Even though this hole doglegs left, the further right your tee shot is in the fairway, the better. You will have more depth to work with to a front or right pin, and the bunker front left will be less imposing. Along with being uphill, a substantial false front makes hitting enough club crucial. The green is very deep when approached from the right side, but missing short or short right is trouble.
A tee shot in the left half of this fairway is ideal. Getting there should not be too tall of an order. There is ample room between the right bunker and the left edge, but be careful, at the base of the slope from the left edge of the fairway a small creek establishes itself and meanders down past the right side of the green. The bunker in the right side of the fairway, despite it's size, is a near impossible place from which to reach the green. A long hitter can carry this bunker downhill and down wind, essentially widening the fairway with the possibility of an enormous drive, but allow enough room for your ball to drift left once it hits the ground. From the fairway, those who wish not to flirt with the creek or when playing to the upper left hole location, should consider a running approach played into the slope in the left corner of the green.

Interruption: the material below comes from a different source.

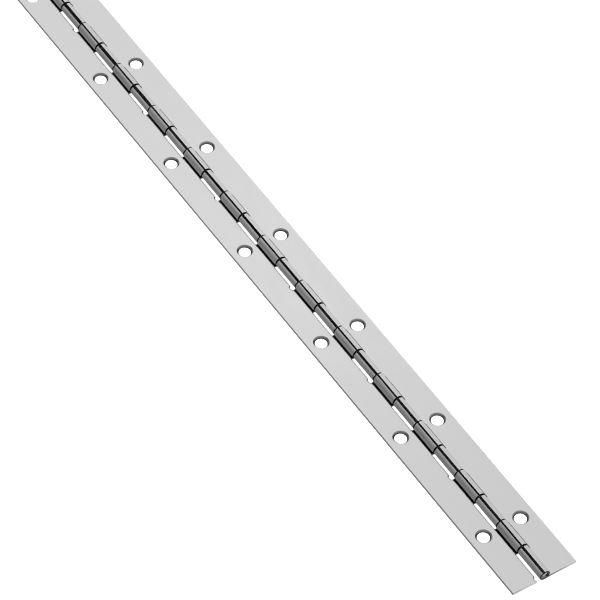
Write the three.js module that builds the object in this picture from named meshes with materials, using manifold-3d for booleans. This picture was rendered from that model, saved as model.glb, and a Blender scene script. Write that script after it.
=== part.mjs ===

The premise here is simple, the closer the tee shot is to the fairway bunker, the better. Playing short of it is a particularly good idea, if sacrificing a little yardage isn't too objectionable. Power hitters seem to find this notion hard to swallow. Particularly when there is tons of room to the left. Many of today's finest players employ this strategy and rely on outstanding wedge play to bail them out. However, for less skilled players with power, this mentality is often exposed as an Achilles Heel. In this case it may often result in impressive display of that power as they mightily rid the deep greenside bunker of sand while attempting to do the same with their ball.